Wie geen vee op de Meent mocht houden of om een andere reden iets bij wilden verdienen, kon zich toeleggen op de imkerij, want bijen houden van boekweit en de boekweitteelt kan niet zonder bijen. Daarnaast waren veel dorpelingen werkzaam in de textielindustrie. De Huizer wevers maakten geen luxeproducten, maar vooral grove doeken, wol, kaarsenpitten en zeilen voor schepen. Dat laatste was hard nodig voor de groeiende visserij, een steeds belangrijkere bron van werkgelegenheid in het dorp. Met behulp van de honden- en paardenkar werd de gevangen vis in het Gooi, Amsterdam en Utrecht uitgevent. Dankzij deze handel groeide de vissersvloot van Huizen tot maar liefst 70 haringschuiten in 1753. Naast de beroepsvissers en venters verschenen er aanverwante vakmensen, zoals mandenmakers, taanders en visrokers.

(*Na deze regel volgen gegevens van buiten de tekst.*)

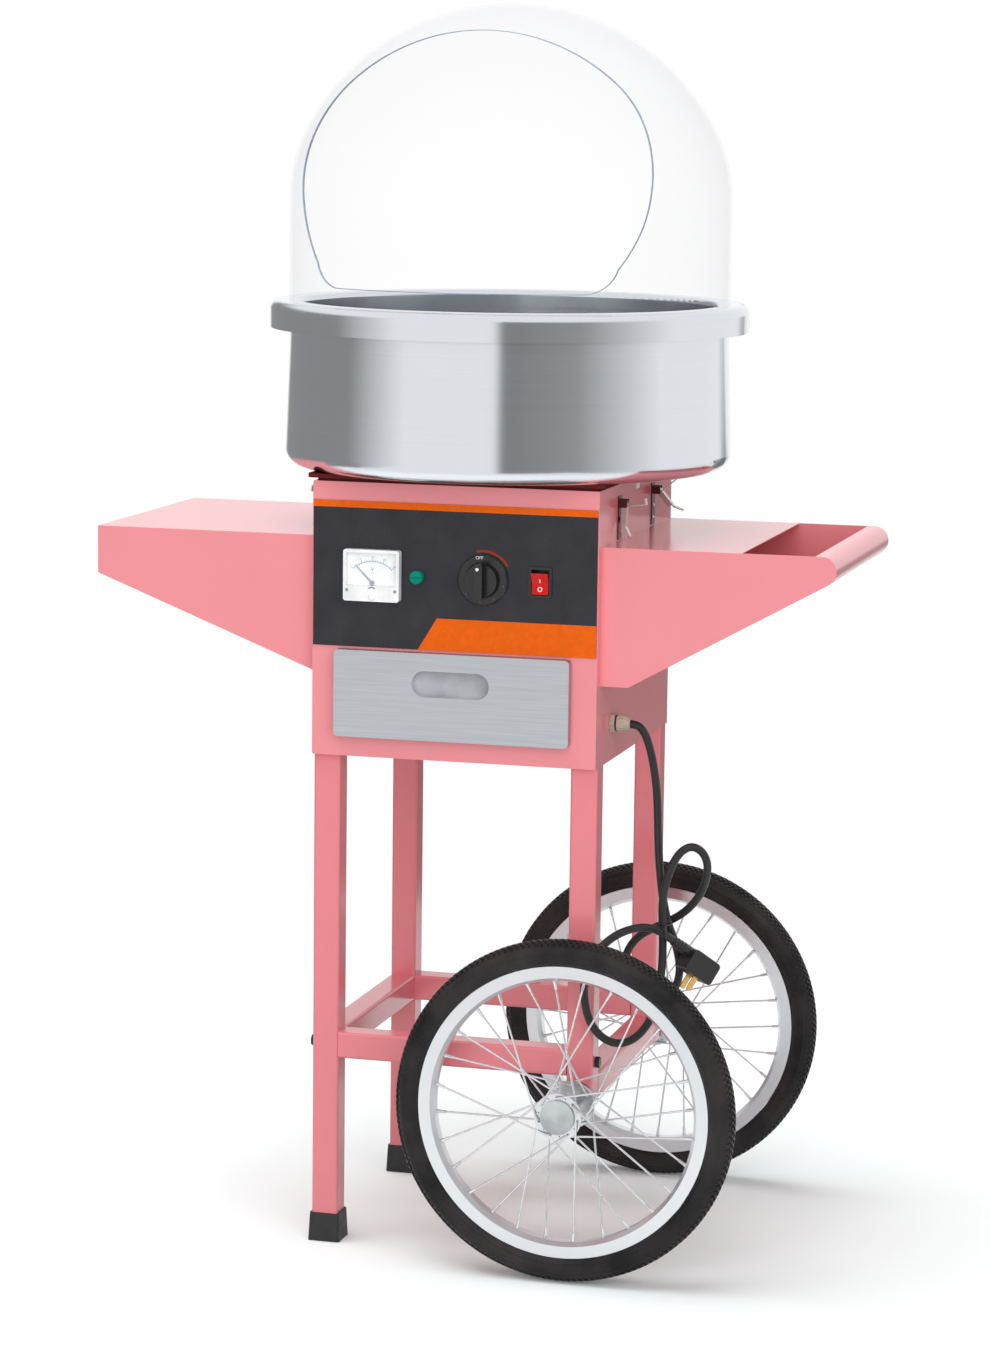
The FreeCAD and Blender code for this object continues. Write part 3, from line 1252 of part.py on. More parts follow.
def make_head():
    """Spinner head: a pan on a hub, a slotted heater ring and a lid with the sugar opening."""
    wall = S.head_wall
    bore = S.shaft_radius + S.fit_gap
    pan = turned("spinner_pan", (
        (bore, 0), (S.head_radius, 0), (S.head_radius, S.pan_height),
        (S.head_radius - wall, S.pan_height), (S.head_radius - wall, wall),
        (S.head_hub, wall), (S.head_hub, S.pan_height), (bore, S.pan_height)))
    node("spinner_pan", place(pan, (S.axis_x, 0, head_low)))

    low = head_low + wall
    band = turned("heater_band", rectangle(S.heater_inner, 0, S.heater_outer, S.heater_height))
    slots = new_body("heater_slot_set")
    sketch = sketch_on(slots, "XZ_Plane", S.heater_inner - wall)
    half = S.heater_slot_width / 2
    outline(sketch, rectangle(-half, S.heater_height / 4, half, S.heater_height * 0.8))
    slot = pad(slots, sketch, S.heater_outer - S.heater_inner + wall * 2)
    pattern = slots.newObject("PartDesign::PolarPattern", "heater_slot_ring")
    pattern.Originals = [slot]
    pattern.Axis = (sketch, ["V_Axis"])
    pattern.Angle = 360
    pattern.Occurrences = int(S.heater_slots.number)
    slots.AllowCompound = True
    slots.Tip = pattern
    node("heater_ring", place(cut("heater_ring", band, slots), (S.axis_x, 0, low)))

    lid_low = low + S.heater_height
    lid = turned("spinner_lid", (
        (S.feed_radius, S.lid_rise - wall), (S.head_radius - wall, 0), (S.head_radius, 0),
        (S.head_radius, wall), (S.feed_radius + wall, S.lid_rise + wall),
        (S.feed_radius, S.lid_rise + wall)))
    node("spinner_lid", place(lid, (S.axis_x, 0, lid_low)))


# ---- latches ------------------------------------------------------------------------------

latch_high = S.case_top - S.latch_drop
latch_low = latch_high - S.latch_height
latch_pivot_z = S.case_top - S.latch_pivot_drop


def latch_bracket(name, side, y):
    """A strip on the case wall with two ears that hold the pivot pin."""
    half = S.latch_width / 2
    face = case_x
    ear = S.latch_pivot_reach + S.latch_pin * 2
    ear_y = S.lever_width / 2 + S.clearance

    def plate(part, x0, x1, y0, y1, z0, z1):
        low_x, high_x = (x0, x1) if side > 0 else (-x1, -x0)
        return block(f"{name}_{part}", (low_x, y + y0, z0), (high_x, y + y1, z1))

    strip = plate("strip", face, face + S.lever_metal, -half, half, latch_low, latch_high)
    ear_low, ear_high = latch_pivot_z - S.latch_pin * 3, latch_pivot_z + S.latch_pin * 3
    ears = [plate("ear_front", face, face + ear, -ear_y - S.lever_metal, -ear_y, ear_low,
                  ear_high),
            plate("ear_back", face, face + ear, ear_y, ear_y + S.lever_metal, ear_low, ear_high)]
    pin = rod(f"{name}_pin", S.latch_pin, (side * (face + S.latch_pivot_reach), y - ear_y,
                                           latch_pivot_z), ear_y * 2, "+Y")
    return fuse(name, strip, *ears, pin)


def latch_lever(name, side, y, angle, claw_angle):
    """A channel lever on the pivot pin with a flared thumb tab, and the claw that it draws."""
    half = S.lever_width / 2
    metal = S.lever_metal
    eye = S.latch_pin * 2
    bend = S.tab_length - S.lever_length
    back = prism(f"{name}_back", "YZ_Plane", eye - metal, metal,
                 rectangle(-half, bend - metal, half, 0))
    tab = place(prism(f"{name}_tab", "YZ_Plane", 0, metal, rounded_rectangle(
        -half, -S.tab_length, half, metal, half / 2)), (eye - metal, 0, bend),
                Rotation(Vector(0, 1, 0), -S.tab_flare.number))
    cheeks = [block(f"{name}_cheek_{word}", (-eye, low, -S.lever_length * 0.6),
                    (eye, low + metal, eye)) for word, low in
              (("front", -half), ("back", half - metal))]
    bar = block(f"{name}_claw_bar", (0, -half + metal, -eye - metal),
                (S.claw_length, half - metal, -eye))
    tooth = block(f"{name}_tooth", (S.claw_length - metal, -half + metal, -eye - metal),
                  (S.claw_length, half - metal, eye))
    claw = place(fuse(f"{name}_claw", bar, tooth), (0, 0, 0),
                 Rotation(Vector(0, 1, 0), -claw_angle.number))
    bore = rod(f"{name}_bore", S.latch_pin + S.fit_gap, (0, -S.lever_width, 0),
               S.lever_width * 2, "+Y")
    lever = cut(name, fuse(f"{name}_solid", back, tab, *cheeks, claw), bore)
    turn = Rotation(Vector(0, 1, 0), -angle.number)
    if side < 0:
        turn = Rotation(Vector(0, 0, 1), 180).multiply(turn)
    return place(lever, (side * (case_x + S.latch_pivot_reach), y, latch_pivot_z), turn)


def make_latches():
    places = (("front", S.latch_front_y, S.front_lever_angle, S.front_claw_angle),
              ("back", S.latch_back_y, S.back_lever_angle, S.back_claw_angle))
    brackets = []
    for word, side in (("left", -1), ("right", 1)):
        for end, y, angle, claw_angle in places:
            brackets.append(latch_bracket(f"bracket_{end}_{word}", side, y))
            name = f"latch_lever_{end}_{word}"
            node(name, latch_lever(name, side, y, angle, claw_angle))
    node("latch_brackets", group("latch_brackets", *brackets))


# ---- cable gland, lead and plug -----------------------------------------------------------

def make_gland():
    """Threaded cable gland in the right wall: lock nut, hexagon, and a domed nut."""
    bore = S.cord_radius
    nut = S.gland_length / 4
    inside = case_x - S.sheet
    thread = rod("gland_thread_bar", S.gland_thread, (inside - nut * 2, S.gland_y, gland_z),
                 nut * 2 + S.sheet, "+X")
    lock = hexagon("gland_lock_nut", S.gland_hex, (inside, S.gland_y, gland_z), nut, "-X")
    flange = hexagon("gland_flange", S.gland_hex, (case_x, S.gland_y, gland_z), nut, "+X")
    neck = rod("gland_neck", S.gland_thread, (case_x, S.gland_y, gland_z), nut * 3, "+X")
    crown = turned("gland_crown", (
        (0, 0), (S.gland_hex * 0.87, 0), (S.gland_hex * 0.87, nut), (S.gland_thread, nut * 2.4),
        (0, nut * 2.4)))
    place(crown, (case_x + nut * 1.6, S.gland_y, gland_z), TOWARDS["+X"])
    hole = rod("gland_bore", bore + S.fit_gap, (inside - nut * 3, S.gland_y, gland_z),
               S.gland_length * 3, "+X")
    node("cable_gland", cut("cable_gland", fuse("gland_solid", thread, lock, flange, neck, crown),
                            hole))


# The lead leaves the gland to the right, drops beside the stand and hangs in a tied hank of
# three loops: a small one, an upright one above the tie and a wide one in front of the leg.
LEAD_ROUTE = (
    (181, -105, 602), (192, -105, 602), (200.5, -105, 594), (207, -105, 577),
    (212, -105, 555), (216, -106, 530), (218, -108, 503), (220, -111, 469),
    (223, -113, 435), (228, -114, 404), (233, -113, 382), (239, -108, 364),
    (243, -103, 346), (245, -100, 327), (241, -99, 308), (229, -98, 293),
    (212, -98, 286), (195, -98, 291), (183, -97, 306), (179, -97, 326),
    (184, -97, 346), (195, -98, 361), (210, -100, 371), (225, -102, 379),
    (240, -102, 387), (254, -104, 398), (266, -106, 413), (274, -109, 431),
    (277, -112, 450), (272, -115, 465), (260, -117, 472), (248, -119, 466),
    (239, -121, 452), (233, -123, 434), (229, -125, 412), (229, -125, 388),
    (231, -127, 362), (232, -134, 336), (231, -144, 310), (227, -155, 285),
    (215, -166, 265), (197, -176, 256), (178, -184, 263), (164, -188, 281),
    (158, -189, 304), (157, -189, 328), (163, -187, 350), (174, -181, 366),
    (187, -169, 377), (200, -156, 382), (213, -144, 383), (226, -139, 380),
    (236, -137, 374), (243, -130, 367),
)
ARC_SHARE = 0.45


def lead_path(points):
    """Straight runs joined by tangent arcs, each as large as its two runs allow."""
    edges = []
    radii = []
    last = points[0]
    for before, corner, after in zip(points, points[1:], points[2:]):
        arrive = (corner - before).normalize()
        leave = (after - corner).normalize()
        turn = arrive.getAngle(leave)
        trim = ARC_SHARE * min((corner - before).Length, (after - corner).Length)
        radius = trim / math.tan(turn / 2)
        start = corner - arrive * trim
        end = corner + leave * trim
        towards = (leave - arrive).normalize()
        centre = corner + towards * math.hypot(radius, trim)
        edges.append(Part.LineSegment(last, start).toShape())
        edges.append(Part.Arc(start, centre - towards * radius, end).toShape())
        radii.append(radius)
        last = end
    edges.append(Part.LineSegment(last, points[-1]).toShape())
    return Part.Wire(edges), radii


def make_lead():
    """The mains lead as one round tube."""
    points = [Vector(*point) for point in LEAD_ROUTE]
    path, radii = lead_path(points)
    radius = S.cord_radius.number
    ring_edge = Part.makeCircle(radius, points[0], points[1] - points[0])
    tube = path.makePipeShell([Part.Wire(ring_edge)], True, True)
    ideal = math.pi * radius ** 2 * path.Length
    if abs(tube.Volume / ideal - 1) > 0.01:
        raise RuntimeError(f"lead volume {tube.Volume:.0f}, not {ideal:.0f}")
    print("lead length", round(path.Length), "radii", [round(value) for value in radii])
    thing = doc.addObject("Part::Feature", "power_cord")
    thing.Shape = tube
    node("power_cord", thing)


def make_plug():
    """Right-angled plug: a round neck, a block below it and two flat blades.
    Its own X axis is the lead's last run, and its blades point down its own Z axis."""
    neck = turned("plug_neck_turned", ((0, 0), (S.plug_neck_end, 0),
                                       (S.plug_neck_radius, S.plug_neck * 0.7),
                                       (S.plug_neck_radius, S.plug_neck + S.plug_corner),
                                       (0, S.plug_neck + S.plug_corner)))
    place(neck, (0, 0, 0), TOWARDS["+X"])
    half = S.plug_width / 2
    block_shape = prism("plug_block_solid", "XZ_Plane", -half, S.plug_width, rounded_rectangle(
        S.plug_neck, -S.plug_face, S.plug_neck + S.plug_block, S.plug_neck_radius,
        S.plug_corner))
    blades = []
    for index, side in enumerate((-1, 1)):
        middle = side * S.blade_spacing / 2
        low = -S.plug_face - S.blade_length
        blades.append(block(
            f"plug_blade_{index}",
            (S.blade_place - S.blade_width / 2, middle - S.blade_thickness / 2, low),
            (S.blade_place + S.blade_width / 2, middle + S.blade_thickness / 2,
             -S.plug_face + S.plug_corner)))
    last, end = Vector(*LEAD_ROUTE[-2]), Vector(*LEAD_ROUTE[-1])
    way = end - last
    heading = math.degrees(math.atan2(way.y, way.x))
    dip = math.degrees(math.atan2(-way.z, math.hypot(way.x, way.y)))
    turn = Rotation(Vector(0, 0, 1), heading).multiply(Rotation(Vector(0, 1, 0), dip))
    node("power_plug", place(fuse("power_plug", neck, block_shape, *blades), end, turn))


def write_nodes():
    """Checks every piece and writes each one to a file of its own name."""
    doc.recompute()
    failed = [item.Name for item in doc.Objects if {"Invalid", "Error"} & set(item.State)]
    if failed:
        raise RuntimeError(f"these objects failed: {failed}")
    os.makedirs("parts", exist_ok=True)
    for label, thing in nodes.items():
        shape = thing.Shape
        if shape.isNull() or not shape.isValid() or not shape.Solids:
            raise RuntimeError(f"{label} has no valid solid")
        shape.exportStep(f"parts/{label}.step")
        print(f"{label}: {len(shape.Solids)} solid(s), {shape.Volume / 1000:.1f} cm3")


make_stand()
make_axle()
for wheel_end in ("front", "back"):
    make_wheel(wheel_end)
make_case()
make_panel()
make_voltmeter()
make_needle()
make_fuse()
make_knob()
make_switch()
make_drawer()
make_runners()
make_left_wing()
make_right_wing()
make_base_plate()
make_bowl()
make_dome()
make_motor()
make_spindle()
make_brushes()
make_head()
make_latches()
make_gland()
make_lead()
make_plug()
write_nodes()
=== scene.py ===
"""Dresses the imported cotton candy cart: finishes, mains lead, tyre tread, dial and studio.

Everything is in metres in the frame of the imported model: +Z up, +X towards the push handle,
-Y the front with the controls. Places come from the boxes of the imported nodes.
"""
import math

import bmesh
import bpy
from mathutils import Matrix, Vector


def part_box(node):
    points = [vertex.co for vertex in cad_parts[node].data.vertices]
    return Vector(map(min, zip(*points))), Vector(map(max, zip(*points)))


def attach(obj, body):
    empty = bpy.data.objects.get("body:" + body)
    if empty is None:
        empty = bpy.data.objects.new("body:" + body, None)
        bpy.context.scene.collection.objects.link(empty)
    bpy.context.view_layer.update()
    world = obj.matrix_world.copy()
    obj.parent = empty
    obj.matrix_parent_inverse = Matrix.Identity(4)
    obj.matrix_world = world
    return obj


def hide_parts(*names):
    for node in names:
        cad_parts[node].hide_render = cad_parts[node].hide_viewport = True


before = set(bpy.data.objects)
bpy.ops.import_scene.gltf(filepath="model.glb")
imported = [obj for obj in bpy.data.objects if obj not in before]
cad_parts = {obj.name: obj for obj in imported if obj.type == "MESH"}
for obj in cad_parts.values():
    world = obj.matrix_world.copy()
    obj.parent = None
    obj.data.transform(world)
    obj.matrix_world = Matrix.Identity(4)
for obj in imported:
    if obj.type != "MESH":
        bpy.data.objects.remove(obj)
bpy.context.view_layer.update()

bl_info = {
    "name": "Cotton candy cart",
    "version": (1, 0, 0),
    "blender": (4, 5, 0),
    "location": "View3D > Sidebar > Cart",
    "description": "Finishes and fine pieces of a cotton candy cart, around its packed frame",
    "category": "Object",
}

MM = 0.001
PRINT_SINK = 0.05 * MM
ENDS = (("front", -1), ("back", 1))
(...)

Het bestuur van Huizen werd gevormd door de schout, de schepenen en de dorpsraden, die keuren vaststelden met strenge straffen op overtredingen. Daarnaast beschikte het dorp over een nachtwacht, die tegen bedelaars en baldadige jeugd optrad. Ziektes werden bestreden door de chirurgijn-barbier en brand door de ‘brantmeesteren’ van Huizen, die in 1723 de beschikking over twee brandspuiten uit Amsterdam kregen. Wanneer om negen uur ’s avonds de boevenklok of papklok luidde, wist iedereen dat het tijd was om veilig binnen te blijven tot de nieuwe dag.